Throughout the Depression, however, the obsession to preserve the Greek
culture continued with the formation of boys' and girls' auxiliaries of
the national lodges, the importation at great sacrifice of Greek teachers,
and the churches' communal dinner celebrations for the great feast days:
Christmas, Easter, and the Dormition of the Virgin. The census of 1940 showed
4,082 Greeks residents of Utah in that year, only twenty more than the 1910
figure, although the American-born children numbered 2,200.

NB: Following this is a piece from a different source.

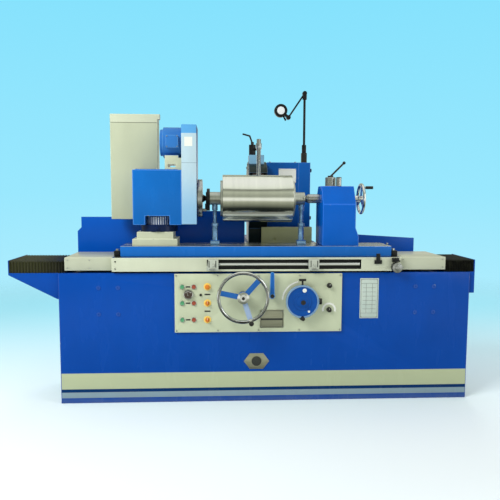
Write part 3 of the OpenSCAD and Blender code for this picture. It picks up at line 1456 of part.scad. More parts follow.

World War II brought prosperity: the sheep industry revived, a number of
Greek women left their traditional place in the home for arms plants, and
second-generation Greek men entered the armed services--440 from the Salt
Lake congregation and 125 from the Carbon County congregation; 22 died in
combat.
After the war, there was a second spurt of immigration; but it was smaller
than the large influx during the first twenty-five years of the twentieth
century. These newer immigrants were better educated. They have shown the
same aptitude for business as the Greeks who paved the way for them earlier.
Two additional Greek Orthodox churches were added to serve the growing population--Transfiguration
in Ogden and Prophet Elias in Holladay. Greek schools, large Sunday School
classes, young people's dance groups, and the church festivals that attract
thousands of Utahns every year offer proof that Greek ethnic life, despite
a high rate of marriages outside its culture, remains a vital part of the
American-born of Greek heritage whose forebears began settling in Utah during
the first years of the twentieth century.
See: Helen Zeeze Papanikolas, Toil and Rage in a New Land: The Greek
Immigrants in Utah (1970); and "The Exiled Greeks," in Helen
Zeese Papanikolas, The Peoples of Utah (1976).